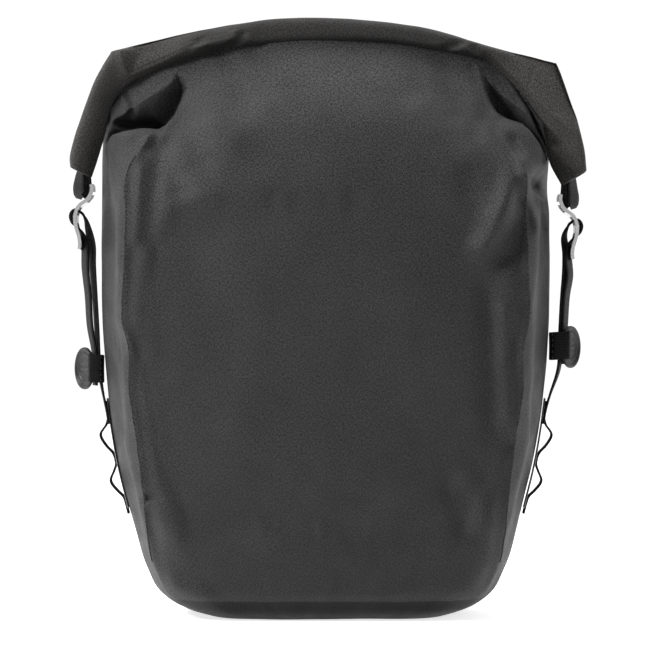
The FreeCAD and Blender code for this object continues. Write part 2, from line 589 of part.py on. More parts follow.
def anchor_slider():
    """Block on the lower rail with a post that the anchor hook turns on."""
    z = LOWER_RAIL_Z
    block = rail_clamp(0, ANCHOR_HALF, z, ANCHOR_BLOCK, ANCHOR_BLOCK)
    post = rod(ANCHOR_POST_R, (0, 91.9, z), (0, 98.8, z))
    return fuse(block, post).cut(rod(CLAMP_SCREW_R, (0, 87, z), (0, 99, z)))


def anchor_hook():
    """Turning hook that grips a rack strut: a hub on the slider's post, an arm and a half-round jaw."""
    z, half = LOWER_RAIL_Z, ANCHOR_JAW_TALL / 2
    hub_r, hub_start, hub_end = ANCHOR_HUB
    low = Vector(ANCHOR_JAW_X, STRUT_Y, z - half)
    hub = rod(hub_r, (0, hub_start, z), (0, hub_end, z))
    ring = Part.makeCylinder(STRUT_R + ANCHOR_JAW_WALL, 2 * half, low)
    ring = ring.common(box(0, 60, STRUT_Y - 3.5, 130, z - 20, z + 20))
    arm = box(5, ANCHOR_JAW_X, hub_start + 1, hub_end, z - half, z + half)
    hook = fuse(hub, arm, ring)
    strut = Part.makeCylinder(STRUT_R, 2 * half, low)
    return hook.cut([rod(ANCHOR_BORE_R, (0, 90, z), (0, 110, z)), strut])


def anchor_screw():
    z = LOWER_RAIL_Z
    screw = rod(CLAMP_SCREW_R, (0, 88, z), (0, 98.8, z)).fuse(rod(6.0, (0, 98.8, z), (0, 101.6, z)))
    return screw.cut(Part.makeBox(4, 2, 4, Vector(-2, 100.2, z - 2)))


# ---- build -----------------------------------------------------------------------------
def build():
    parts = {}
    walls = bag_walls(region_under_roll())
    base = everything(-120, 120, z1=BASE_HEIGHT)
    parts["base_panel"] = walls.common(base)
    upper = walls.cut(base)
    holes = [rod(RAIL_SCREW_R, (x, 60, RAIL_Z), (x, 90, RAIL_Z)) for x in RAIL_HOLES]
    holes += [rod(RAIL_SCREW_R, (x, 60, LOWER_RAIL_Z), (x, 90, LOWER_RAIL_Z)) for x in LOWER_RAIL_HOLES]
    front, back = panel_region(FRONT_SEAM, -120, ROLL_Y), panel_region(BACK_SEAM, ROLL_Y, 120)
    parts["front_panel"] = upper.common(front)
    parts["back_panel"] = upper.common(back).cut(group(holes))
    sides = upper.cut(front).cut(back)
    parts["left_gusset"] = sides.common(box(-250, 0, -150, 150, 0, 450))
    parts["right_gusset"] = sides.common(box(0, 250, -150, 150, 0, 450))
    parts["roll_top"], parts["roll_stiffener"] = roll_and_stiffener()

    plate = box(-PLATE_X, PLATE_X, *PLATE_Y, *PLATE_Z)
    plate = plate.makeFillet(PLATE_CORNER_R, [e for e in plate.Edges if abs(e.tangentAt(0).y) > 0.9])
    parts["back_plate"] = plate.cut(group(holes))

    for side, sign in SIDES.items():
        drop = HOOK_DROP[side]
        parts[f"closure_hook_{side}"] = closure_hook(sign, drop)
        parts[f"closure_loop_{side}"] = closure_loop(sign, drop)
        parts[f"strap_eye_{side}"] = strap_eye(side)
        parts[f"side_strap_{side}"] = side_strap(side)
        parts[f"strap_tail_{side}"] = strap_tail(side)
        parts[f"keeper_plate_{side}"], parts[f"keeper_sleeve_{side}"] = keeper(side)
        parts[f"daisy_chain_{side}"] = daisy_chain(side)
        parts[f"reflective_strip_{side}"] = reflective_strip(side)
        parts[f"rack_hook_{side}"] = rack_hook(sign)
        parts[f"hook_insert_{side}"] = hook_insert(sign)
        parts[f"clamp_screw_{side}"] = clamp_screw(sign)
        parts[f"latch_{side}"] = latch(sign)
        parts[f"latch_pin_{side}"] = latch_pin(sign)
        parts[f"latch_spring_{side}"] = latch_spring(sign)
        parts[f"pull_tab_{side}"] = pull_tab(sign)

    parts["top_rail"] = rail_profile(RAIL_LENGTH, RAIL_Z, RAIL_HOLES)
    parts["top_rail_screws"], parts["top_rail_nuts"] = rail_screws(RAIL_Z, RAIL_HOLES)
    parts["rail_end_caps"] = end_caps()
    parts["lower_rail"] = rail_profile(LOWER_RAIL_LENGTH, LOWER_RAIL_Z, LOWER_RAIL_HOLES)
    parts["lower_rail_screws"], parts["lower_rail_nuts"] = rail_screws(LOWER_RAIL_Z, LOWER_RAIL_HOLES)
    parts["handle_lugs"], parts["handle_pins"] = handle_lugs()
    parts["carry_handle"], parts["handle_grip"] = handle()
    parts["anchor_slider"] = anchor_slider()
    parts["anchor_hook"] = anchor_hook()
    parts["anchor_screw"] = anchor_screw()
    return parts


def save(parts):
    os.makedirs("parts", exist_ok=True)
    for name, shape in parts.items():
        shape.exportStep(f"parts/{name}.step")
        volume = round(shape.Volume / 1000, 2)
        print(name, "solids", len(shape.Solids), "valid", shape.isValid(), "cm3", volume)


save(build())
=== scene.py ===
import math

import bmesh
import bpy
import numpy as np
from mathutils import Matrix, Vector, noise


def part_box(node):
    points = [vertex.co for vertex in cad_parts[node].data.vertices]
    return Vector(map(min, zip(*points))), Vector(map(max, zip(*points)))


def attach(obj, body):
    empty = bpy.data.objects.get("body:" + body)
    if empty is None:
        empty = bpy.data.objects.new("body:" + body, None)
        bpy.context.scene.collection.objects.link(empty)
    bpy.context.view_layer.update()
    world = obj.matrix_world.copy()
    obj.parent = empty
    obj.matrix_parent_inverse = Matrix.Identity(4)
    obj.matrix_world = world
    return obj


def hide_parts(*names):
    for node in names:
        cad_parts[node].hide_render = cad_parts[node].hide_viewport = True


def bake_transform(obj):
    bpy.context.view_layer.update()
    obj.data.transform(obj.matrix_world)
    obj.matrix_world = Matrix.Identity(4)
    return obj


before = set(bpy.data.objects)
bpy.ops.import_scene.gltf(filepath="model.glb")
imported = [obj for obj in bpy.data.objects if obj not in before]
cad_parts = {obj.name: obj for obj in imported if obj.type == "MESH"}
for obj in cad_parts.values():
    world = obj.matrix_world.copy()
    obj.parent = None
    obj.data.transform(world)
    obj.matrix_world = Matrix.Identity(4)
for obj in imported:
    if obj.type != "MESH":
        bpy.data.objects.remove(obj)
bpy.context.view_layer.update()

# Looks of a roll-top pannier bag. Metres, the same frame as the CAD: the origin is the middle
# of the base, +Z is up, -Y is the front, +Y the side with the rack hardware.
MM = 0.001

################

Quote the listing word for word from its first line through the line in which "return screw.cut(Part.makeBox(4, 2, 4, Vector(-2, 100.2, z" appears.

* The result
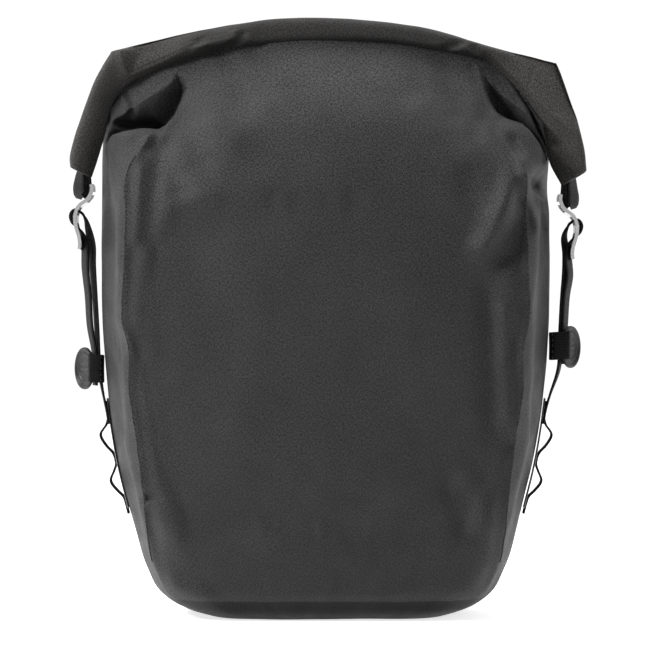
The FreeCAD and Blender code for this object continues. Write part 2, from line 589 of part.py on. More parts follow.
def anchor_slider():
    """Block on the lower rail with a post that the anchor hook turns on."""
    z = LOWER_RAIL_Z
    block = rail_clamp(0, ANCHOR_HALF, z, ANCHOR_BLOCK, ANCHOR_BLOCK)
    post = rod(ANCHOR_POST_R, (0, 91.9, z), (0, 98.8, z))
    return fuse(block, post).cut(rod(CLAMP_SCREW_R, (0, 87, z), (0, 99, z)))


def anchor_hook():
    """Turning hook that grips a rack strut: a hub on the slider's post, an arm and a half-round jaw."""
    z, half = LOWER_RAIL_Z, ANCHOR_JAW_TALL / 2
    hub_r, hub_start, hub_end = ANCHOR_HUB
    low = Vector(ANCHOR_JAW_X, STRUT_Y, z - half)
    hub = rod(hub_r, (0, hub_start, z), (0, hub_end, z))
    ring = Part.makeCylinder(STRUT_R + ANCHOR_JAW_WALL, 2 * half, low)
    ring = ring.common(box(0, 60, STRUT_Y - 3.5, 130, z - 20, z + 20))
    arm = box(5, ANCHOR_JAW_X, hub_start + 1, hub_end, z - half, z + half)
    hook = fuse(hub, arm, ring)
    strut = Part.makeCylinder(STRUT_R, 2 * half, low)
    return hook.cut([rod(ANCHOR_BORE_R, (0, 90, z), (0, 110, z)), strut])


def anchor_screw():
    z = LOWER_RAIL_Z
    screw = rod(CLAMP_SCREW_R, (0, 88, z), (0, 98.8, z)).fuse(rod(6.0, (0, 98.8, z), (0, 101.6, z)))
    return screw.cut(Part.makeBox(4, 2, 4, Vector(-2, 100.2, z - 2)))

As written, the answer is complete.